Here we are using a pretrained Vision transformer based model by google, [OWL-Vit](https://huggingface.co/docs/transformers/main/model_doc/owlvit) to explain zero shot image detection capability.

In [None]:
import warnings

warnings.filterwarnings("ignore")

import transformers

# To suppress some unwanted warnings that arises
from transformers.utils import logging

logging.set_verbosity_error()

In [None]:
# Additional imports for image visualisation
import requests
from PIL import Image, ImageDraw, ImageFont
import io

In [None]:
def visualize_bboxes(image_url: str, predictions: list[dict]) -> None:
    """Utility function to visualise images and predictions.

    Args:
        image_url (str): Input image url
        predictions (list[dict]): List of dictionaries conraining the predictions for the image
                                   eg:[{'score': 0.29,
                                      'label': 'car',
                                      'box': {'xmin': 69, 'ymin': 188, 'xmax': 156, 'ymax': 291}},
                                     {'score': 0.78,
                                      'label': 'car',
                                      'box': {'xmin': 496, 'ymin': 160, 'xmax': 525, 'ymax': 182}},
                                     {'score': 0.18434,
                                      'label': 'person',
                                      'box': {'xmin': 399, 'ymin': 106, 'xmax': 769, 'ymax': 516}}]

    Returns:
        None
    """
    # Load image from URL
    response = requests.get(image_url)
    image = Image.open(io.BytesIO(response.content))

    # Create a drawing context
    draw = ImageDraw.Draw(image)

    # Load a font for text annotations
    font_path = "/usr/share/fonts/truetype/dejavu/DejaVuSans.ttf"
    font_size = 20
    font = ImageFont.truetype(font_path, size=font_size)

    # iteratively overlay all the detections, labels, and confidence scores on the image
    for pred in predictions:
        label = pred["label"]
        score = pred["score"]
        box = pred["box"]
        xmin, ymin, xmax, ymax = box["xmin"], box["ymin"], box["xmax"], box["ymax"]

        # Draw rectangle
        draw.rectangle([xmin, ymin, xmax, ymax], outline="red", width=2)

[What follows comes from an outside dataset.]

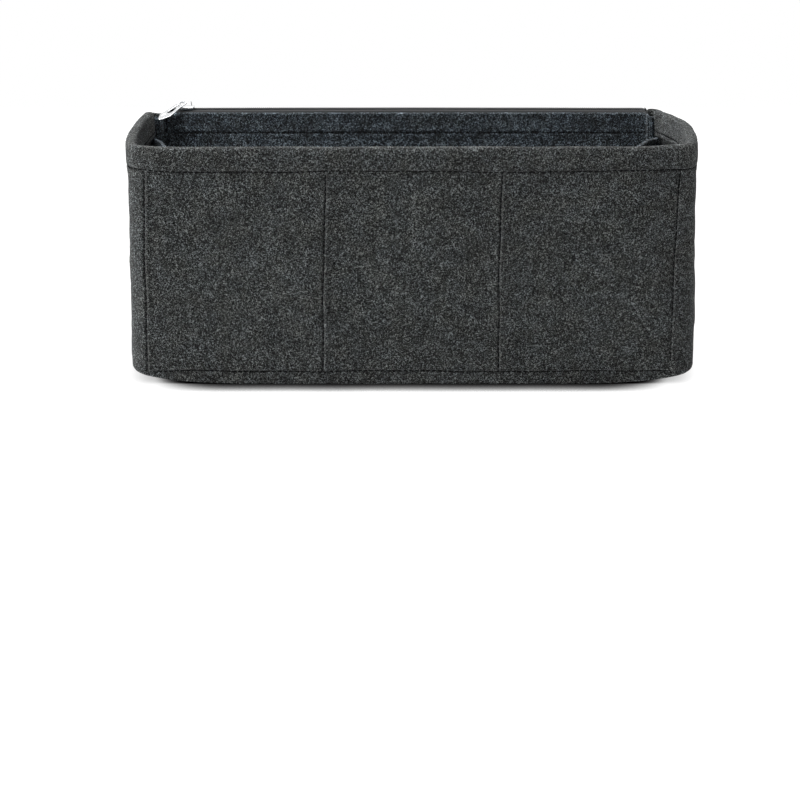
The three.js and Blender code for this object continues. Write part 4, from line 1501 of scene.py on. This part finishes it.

        # Add label and confidence score
        text = f"{label}: {score:.2f}"
        draw.text((xmin, ymin), text, fill="blue", font=font)

    # Display the image
    image.show()

In [None]:
# Provide the id of the free GPU that you are intented to use
# "auto" is not yet supported by this pipeline as of transformers v4.33.0
# the model is small enough to load to a single GPU - consumes less than 6GB
gpu_id = 0

# model = "google/owlvit-base-patch32"
model = "google/owlvit-large-patch14"

In [None]:
pipeline = transformers.pipeline(
    task="zero-shot-object-detection",
    model=model,
    device=gpu_id,
)

In [None]:
url1 = "http://images.cocodataset.org/val2017/000000039769.jpg"
items_to_detect1 = ["cat", "couch", "remote", "ear", "tail"]

result1 = pipeline(
    url1,
    candidate_labels=items_to_detect1,
)

In [None]:
visualize_bboxes(url1, result1)

This model is able to detect custom `classes` or categories without being explicitely trained to do so.

This is generally called [zero shot detection](https://huggingface.co/docs/transformers/main/tasks/zero_shot_object_detection).

In [None]:
url2 = "https://huggingface.co/datasets/Narsil/image_dummy/raw/main/parrots.png"
items_to_detect2 = ["bird", "eye", "beak"]

result2 = pipeline(
    url2,
    candidate_labels=items_to_detect2,
)

In [None]:
# print results - just to understand what is being returned from the pipeline
result2

In [None]:
visualize_bboxes(url2, result2)

In case if you notice anything weird with the detections?

The same objects getting detected multiple times but with slight difference in pixel locations can be easily eliminated with a post processing  technique called [Non Maximal Suppression](https://learnopencv.com/non-maximum-suppression-theory-and-implementation-in-pytorch/).